Arrays are beginning to be used quite a lot in introducing multiplication and in the 'grid' method as a bridge to introducing the algorithm for multi-digit multiplication. But the potential of arrays does not end there.
The array can also be used to help make clear the link between multiplication and division. Suppose you want to figure out 176 ÷ 8. We can set this up as an array with the value of one side missing.
Using known multiplication facts the value of the missing side can be built up.
And what about fractions? Consider for example the calculation 2/3 x 2/5. Learners brought up on 'multiplication as repeated addition' can come unstuck when faced with such a calculation - how can you add 2/3 two-fifth number of times. A quick sketch of an array can move things forward. Start with an array that is divided into thirds one way and fifths the other.

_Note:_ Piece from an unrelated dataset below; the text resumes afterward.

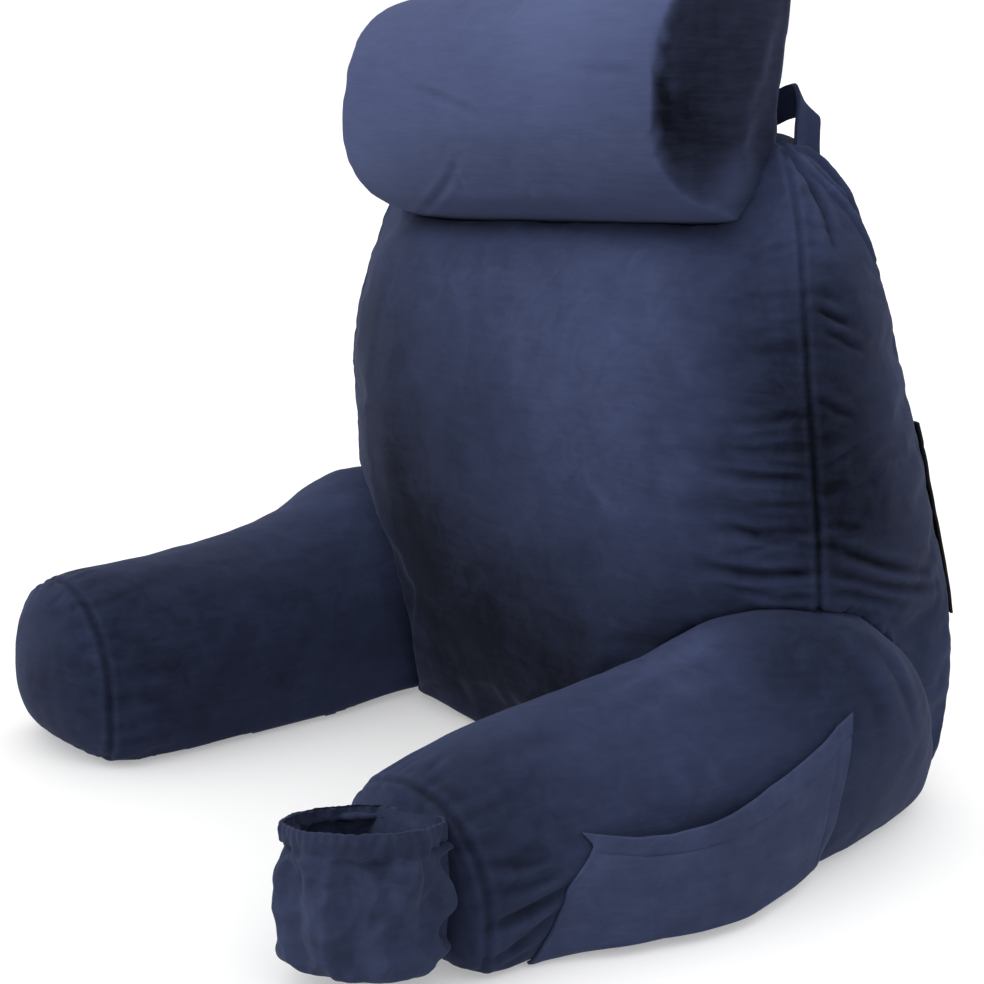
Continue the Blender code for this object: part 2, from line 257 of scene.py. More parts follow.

Learners who have come to think of multiplication in terms of arrays will be comfortable in thinking of the required piece as being the part of the array marked out by the intersection of the 2/3 and 2/5.
Finally, here's an insight from working with this model that I only recently came across. Take the calculation 7/8 x 4/7. The array model looks like:
From this we can see that the overall array has been divided into 8 x 7 smaller parts, hence the denominator is 56. And the shaded part is 7 x 4 = 28. So the answer is 28/56 or 1/2. So far, this may seem like a sledgehammer to a nut, but here's the insight. We can take, in our imagination, the shaded part of the array and, without damage to the calculation, rotate it through 90 degrees.
Now we can see the answer 1/2; quite clearly. And more. What this manipulation of the model establishes, is that when multiplying two fractions it's ok to swap over the numerators - the answer will be the same. So 7/8 x 4/7 = 4/8 x 7/7 = 1/2 x 1 = 1/2. Neat eh?
1. Gravemeijer, K., How emergent models may foster the constitution of formal mathematics. Mathematical Thinking and Learning, 1999. 1(2): p. 155-177.
2. Dehaene, S., The number sense: How the mind creates mathematics. 1999, Oxford: Oxford University Press.
3. Mason, J., Burton, L. & Stacey, K. Thinking Mathematically. 2010. 2nd edition. Harlow: Pearson Education Ltd.